WHAT THE EXERCISE ASKS
Output exactly the span of lines that begins at the line containing "the left one" and ends at the line containing "obj.matrix_parent_inverse = Matrix.Identity(4)", both lines included.

┄┄┄┄┄┄

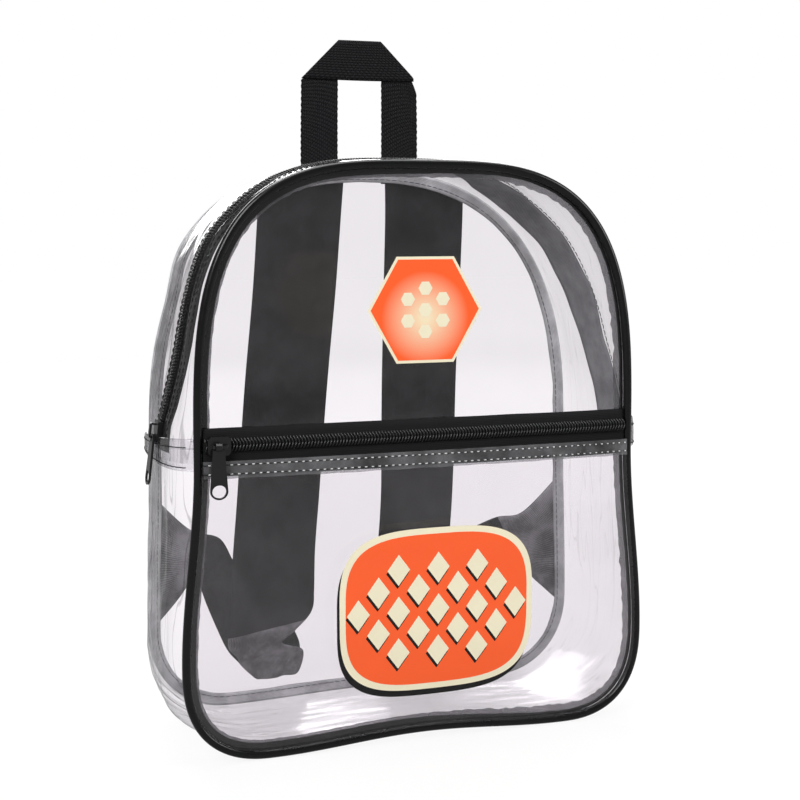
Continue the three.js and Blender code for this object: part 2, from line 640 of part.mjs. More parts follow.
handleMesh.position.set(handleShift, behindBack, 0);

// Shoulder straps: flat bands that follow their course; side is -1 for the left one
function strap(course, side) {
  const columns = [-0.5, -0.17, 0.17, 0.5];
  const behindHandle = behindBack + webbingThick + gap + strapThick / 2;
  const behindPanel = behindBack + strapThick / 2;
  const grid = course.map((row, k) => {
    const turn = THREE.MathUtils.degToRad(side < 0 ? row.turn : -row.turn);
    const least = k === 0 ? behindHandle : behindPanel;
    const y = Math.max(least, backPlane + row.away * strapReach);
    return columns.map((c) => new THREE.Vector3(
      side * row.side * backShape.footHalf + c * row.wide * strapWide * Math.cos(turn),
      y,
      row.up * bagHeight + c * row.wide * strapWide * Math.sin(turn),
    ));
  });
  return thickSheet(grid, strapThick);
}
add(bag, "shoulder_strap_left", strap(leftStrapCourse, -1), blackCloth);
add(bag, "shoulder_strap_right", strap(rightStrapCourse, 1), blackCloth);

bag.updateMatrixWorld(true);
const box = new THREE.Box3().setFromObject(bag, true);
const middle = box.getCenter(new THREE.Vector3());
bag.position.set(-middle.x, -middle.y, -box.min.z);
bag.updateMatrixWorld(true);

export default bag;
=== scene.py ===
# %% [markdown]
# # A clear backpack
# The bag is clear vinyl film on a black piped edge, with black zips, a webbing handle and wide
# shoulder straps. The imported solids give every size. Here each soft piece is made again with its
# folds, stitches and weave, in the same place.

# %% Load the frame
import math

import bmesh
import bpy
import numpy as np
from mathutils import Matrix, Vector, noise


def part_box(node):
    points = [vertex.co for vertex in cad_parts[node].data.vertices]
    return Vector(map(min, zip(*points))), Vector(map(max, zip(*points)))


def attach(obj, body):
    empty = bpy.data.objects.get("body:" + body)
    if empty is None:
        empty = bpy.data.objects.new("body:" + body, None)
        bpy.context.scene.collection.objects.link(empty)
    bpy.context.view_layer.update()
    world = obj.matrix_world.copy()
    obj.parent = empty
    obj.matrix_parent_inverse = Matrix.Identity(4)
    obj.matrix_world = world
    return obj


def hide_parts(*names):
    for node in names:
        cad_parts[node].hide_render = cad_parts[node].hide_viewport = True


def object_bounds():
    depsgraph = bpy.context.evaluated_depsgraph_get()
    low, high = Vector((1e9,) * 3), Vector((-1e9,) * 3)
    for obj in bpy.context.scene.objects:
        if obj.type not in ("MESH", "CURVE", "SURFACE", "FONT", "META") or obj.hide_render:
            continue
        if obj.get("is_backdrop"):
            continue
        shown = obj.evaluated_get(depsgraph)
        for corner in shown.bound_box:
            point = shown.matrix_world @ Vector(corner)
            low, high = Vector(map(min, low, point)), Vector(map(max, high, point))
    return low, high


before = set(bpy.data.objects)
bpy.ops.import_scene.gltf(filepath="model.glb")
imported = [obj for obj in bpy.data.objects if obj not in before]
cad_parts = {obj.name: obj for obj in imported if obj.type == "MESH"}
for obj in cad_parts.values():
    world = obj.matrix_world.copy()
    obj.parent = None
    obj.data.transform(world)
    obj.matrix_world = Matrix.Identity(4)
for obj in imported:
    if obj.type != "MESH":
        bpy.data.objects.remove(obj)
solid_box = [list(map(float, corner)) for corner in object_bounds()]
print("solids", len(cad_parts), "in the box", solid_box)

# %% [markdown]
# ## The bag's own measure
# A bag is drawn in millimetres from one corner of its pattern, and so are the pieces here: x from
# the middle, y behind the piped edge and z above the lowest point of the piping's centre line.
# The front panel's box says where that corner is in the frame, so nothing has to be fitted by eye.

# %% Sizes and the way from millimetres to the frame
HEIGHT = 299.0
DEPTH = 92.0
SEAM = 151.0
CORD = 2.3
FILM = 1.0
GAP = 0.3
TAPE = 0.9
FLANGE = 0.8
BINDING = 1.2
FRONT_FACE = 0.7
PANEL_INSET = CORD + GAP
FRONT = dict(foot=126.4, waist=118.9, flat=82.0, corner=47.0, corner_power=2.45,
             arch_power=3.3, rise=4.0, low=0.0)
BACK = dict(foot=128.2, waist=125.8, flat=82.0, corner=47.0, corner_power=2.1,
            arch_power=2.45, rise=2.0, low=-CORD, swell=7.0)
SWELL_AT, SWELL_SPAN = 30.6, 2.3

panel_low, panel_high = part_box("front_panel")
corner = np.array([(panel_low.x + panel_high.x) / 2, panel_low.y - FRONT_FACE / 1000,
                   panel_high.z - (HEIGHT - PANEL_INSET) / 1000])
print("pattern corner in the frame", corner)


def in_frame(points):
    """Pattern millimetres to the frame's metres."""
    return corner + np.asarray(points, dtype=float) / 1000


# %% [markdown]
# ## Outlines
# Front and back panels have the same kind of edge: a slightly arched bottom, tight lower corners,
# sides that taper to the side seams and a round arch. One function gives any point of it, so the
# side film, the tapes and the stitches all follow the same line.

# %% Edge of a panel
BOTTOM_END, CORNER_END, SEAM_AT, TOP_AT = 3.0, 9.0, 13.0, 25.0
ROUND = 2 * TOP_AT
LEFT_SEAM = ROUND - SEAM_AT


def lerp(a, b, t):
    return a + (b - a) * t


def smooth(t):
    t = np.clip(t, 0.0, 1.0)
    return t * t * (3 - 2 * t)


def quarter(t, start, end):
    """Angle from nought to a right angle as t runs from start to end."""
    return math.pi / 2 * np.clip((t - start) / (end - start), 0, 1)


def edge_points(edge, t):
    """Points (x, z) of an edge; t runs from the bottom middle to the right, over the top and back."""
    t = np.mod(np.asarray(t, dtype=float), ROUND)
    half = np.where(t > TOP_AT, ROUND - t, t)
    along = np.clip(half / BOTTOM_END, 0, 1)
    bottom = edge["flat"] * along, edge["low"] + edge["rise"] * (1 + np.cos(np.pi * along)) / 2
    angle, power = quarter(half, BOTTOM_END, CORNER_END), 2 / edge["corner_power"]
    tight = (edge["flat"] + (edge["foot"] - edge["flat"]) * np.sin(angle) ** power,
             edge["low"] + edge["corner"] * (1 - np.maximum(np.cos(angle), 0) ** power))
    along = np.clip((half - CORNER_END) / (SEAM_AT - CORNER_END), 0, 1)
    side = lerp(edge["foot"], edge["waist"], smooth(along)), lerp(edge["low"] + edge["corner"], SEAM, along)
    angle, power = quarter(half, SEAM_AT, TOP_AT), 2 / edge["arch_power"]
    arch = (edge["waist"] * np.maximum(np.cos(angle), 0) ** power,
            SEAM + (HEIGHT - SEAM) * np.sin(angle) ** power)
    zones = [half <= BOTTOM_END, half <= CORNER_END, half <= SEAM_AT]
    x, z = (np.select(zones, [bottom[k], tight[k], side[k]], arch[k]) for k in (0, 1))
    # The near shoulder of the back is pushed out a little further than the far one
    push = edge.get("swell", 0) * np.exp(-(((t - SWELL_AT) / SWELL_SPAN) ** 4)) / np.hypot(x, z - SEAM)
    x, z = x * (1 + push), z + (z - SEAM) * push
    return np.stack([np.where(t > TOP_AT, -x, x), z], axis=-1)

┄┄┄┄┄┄

THE REPLY
// Shoulder straps: flat bands that follow their course; side is -1 for the left one
function strap(course, side) {
  const columns = [-0.5, -0.17, 0.17, 0.5];
  const behindHandle = behindBack + webbingThick + gap + strapThick / 2;
  const behindPanel = behindBack + strapThick / 2;
  const grid = course.map((row, k) => {
    const turn = THREE.MathUtils.degToRad(side < 0 ? row.turn : -row.turn);
    const least = k === 0 ? behindHandle : behindPanel;
    const y = Math.max(least, backPlane + row.away * strapReach);
    return columns.map((c) => new THREE.Vector3(
      side * row.side * backShape.footHalf + c * row.wide * strapWide * Math.cos(turn),
      y,
      row.up * bagHeight + c * row.wide * strapWide * Math.sin(turn),
    ));
  });
  return thickSheet(grid, strapThick);
}
add(bag, "shoulder_strap_left", strap(leftStrapCourse, -1), blackCloth);
add(bag, "shoulder_strap_right", strap(rightStrapCourse, 1), blackCloth);

bag.updateMatrixWorld(true);
const box = new THREE.Box3().setFromObject(bag, true);
const middle = box.getCenter(new THREE.Vector3());
bag.position.set(-middle.x, -middle.y, -box.min.z);
bag.updateMatrixWorld(true);

export default bag;
=== scene.py ===
# %% [markdown]
# # A clear backpack
# The bag is clear vinyl film on a black piped edge, with black zips, a webbing handle and wide
# shoulder straps. The imported solids give every size. Here each soft piece is made again with its
# folds, stitches and weave, in the same place.

# %% Load the frame
import math

import bmesh
import bpy
import numpy as np
from mathutils import Matrix, Vector, noise


def part_box(node):
    points = [vertex.co for vertex in cad_parts[node].data.vertices]
    return Vector(map(min, zip(*points))), Vector(map(max, zip(*points)))


def attach(obj, body):
    empty = bpy.data.objects.get("body:" + body)
    if empty is None:
        empty = bpy.data.objects.new("body:" + body, None)
        bpy.context.scene.collection.objects.link(empty)
    bpy.context.view_layer.update()
    world = obj.matrix_world.copy()
    obj.parent = empty
    obj.matrix_parent_inverse = Matrix.Identity(4)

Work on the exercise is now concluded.